One big reason it's hard to see him get there is just the talent on the team. I feel safe saying that the poor offensive environment put a damper on Toffoli's numbers, so by extension, it would likely mean the same for Kempe. As it stands on the year, is two most-common line mates have been Blake Lizotte, an undrafted rookie, and Austin Wagner, a second-year, fourth-round pick with 31 career points. It's not to say that I don't think Wagner or Lizotte are NHLers, it's that if you even have to consider that question, then maybe Kempe isn't being put in the best position to succeed offensively.
There are some upsides to Kempe's game – entry/exit numbers with possession are stellar – and he is shooting more this year. To that end, that he's shooting just 4.8 percent at 5-on-5, considerably lower than his 11.9 percent heading into this season, is unfortunate because shooting just his career average would add six goals to his total, tying his career-high of 16. He'd be nearly assured of his first 20-goal, 40-point season with just normal shooting percentages.

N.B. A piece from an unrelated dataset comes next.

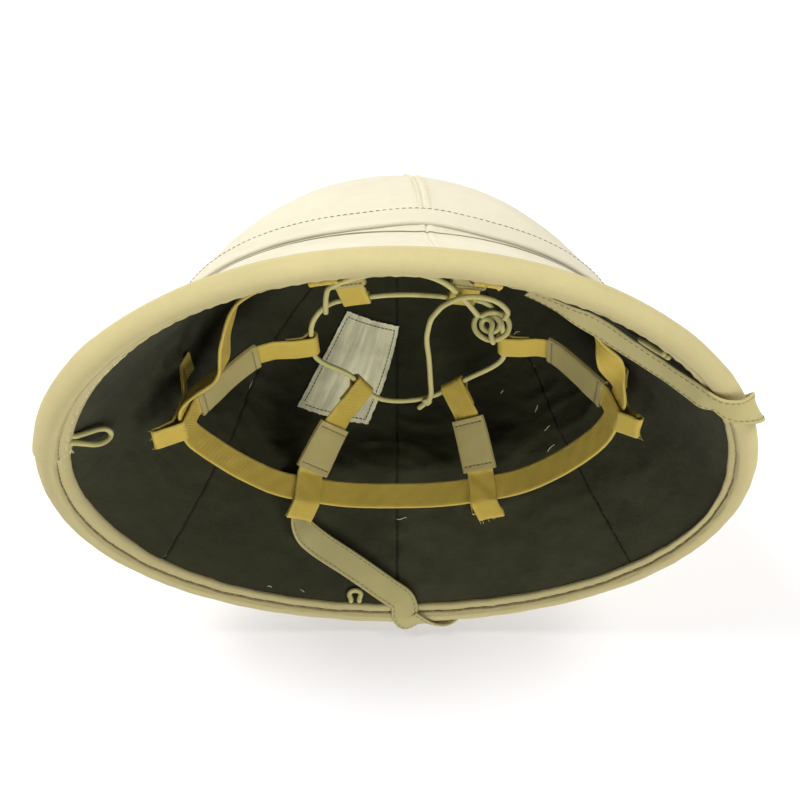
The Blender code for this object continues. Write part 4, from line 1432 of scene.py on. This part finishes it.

And that's why I think there's something to give here, fantasy-wise. Kempe passes the eye test and he has very, very good shot impacts (from Hockey Viz):
Combined with the fact that he could very easily be on his way to his first 20-goal season in one of the worst scoring environments in the NHL while playing largely with complete unknowns, it should be obvious why I am kind of excited for Kempe's future. Add in that he can bring a good level of hits and PIMs, and I think there's a solid fantasy contributor in the wings here.
The problem, of course, is his team. As of right now, if you're not on the top line with Anze Kopitar, you have little hope of fantasy relevance. Gabe Vilardi could be a nice piece, but we all know his injury history and as of right now he's still just a prospect. Ditto for Rasmus Kupari. If those guys come along and live up to their expectations, maybe Kempe has more fantasy value in the coming years. Until he gets more minutes with better line mates, though, he'll just continue spinning his wheels in the fantasy game.
Can we get some love for David Perron's season? He was voted into the All-Star Game, sure, but I feel if it wasn't in St. Louis, it may not have happened like that. All the same, in standard Yahoo! leagues, he went into Thursday night as a top-25 skater. He already has his highest goal total (24) since the 2013-14 season (28), and needs seven points from now to the end of the season to set a career-high. A lot of this is on the back of his 27 power-play points, by far a career-best for him (18 in 2017-18 with Vegas).
This isn't just a one-off, either. His points per game going back three years are tied for 33rd among all forwards (tied with Mika Zibanejad and Nicklas Backstrom). What's more is that his points per game mark makes him one of just 13 wingers with at least 0.9 PPG in that span.
This is also a cautionary tale for fantasy owners and injuries. It's pretty easy to forget that Perron had significant concussion issues earlier in his career, and we were wondering what his future might look like. Assuming he stays relatively healthy the rest of the way this year, he'll have played at least 70 games in every season post-lockout save for one, averaging 72 games a season. That's not perfect health by any means, but I think if you were to ask fantasy owners 10 years ago whether they thought Perron would get to a point where he'd average 65 points a season, I don't think they'd be very optimistic.
Is there a reason I'm mentioning this on the same day that Ondrej Kase, a young player with a lengthy injury history but solid production rates, returned to the lineup? No, what would make you think that?
Just as an aside for a general hockey question: how much longer can the Penguins keep playing Jack Johnson on the top pair? He's so bad that he's dragging Kris Letang – a guy who could be (have been?) a perennial Norris candidate if he could stay healthy – to AHL-level numbers on a great Pittsburgh team. That's not hyperbole: Letang's expected goal share when on the ice with Johnson is 45.6 percent, and without Johnson, Letang's on-ice expected goal share is over 57 percent. It's night and day.
It reminds me of something a person on Hockey Twitter said years ago: I'd much rather teams play players who might be bad (e.g. rookies, AHLers, depth guys who've never had much of a chance) than players we know are for sure bad (e.g. Jack Johnson).
Anyway, this is completely tanking Letang's value: From the start of the year through New Year's, Letang had 26 points in 31 games (0.84 points/game), playing less than one-quarter of his TOI with Johnson in that span. Since January 1st, Letang has played 82 percent of his 5-on-5 ice time with Johnson, and his points/game has declined to 0.65 per game. That's still not a bad mark by any means, but it's a giant chasm from 53 points per 82 games to 69 points per 82 games.
It's frustrating for fantasy owners (as someone who owns Letang in a cap league) because Letang has been largely healthy this year but his fantasy value his being tanked by his own coach because their GM signed arguably the worst defenceman in the league to an insane contract.
All I ask is for this madness to end before my H2H playoffs start. Is that too much to ask?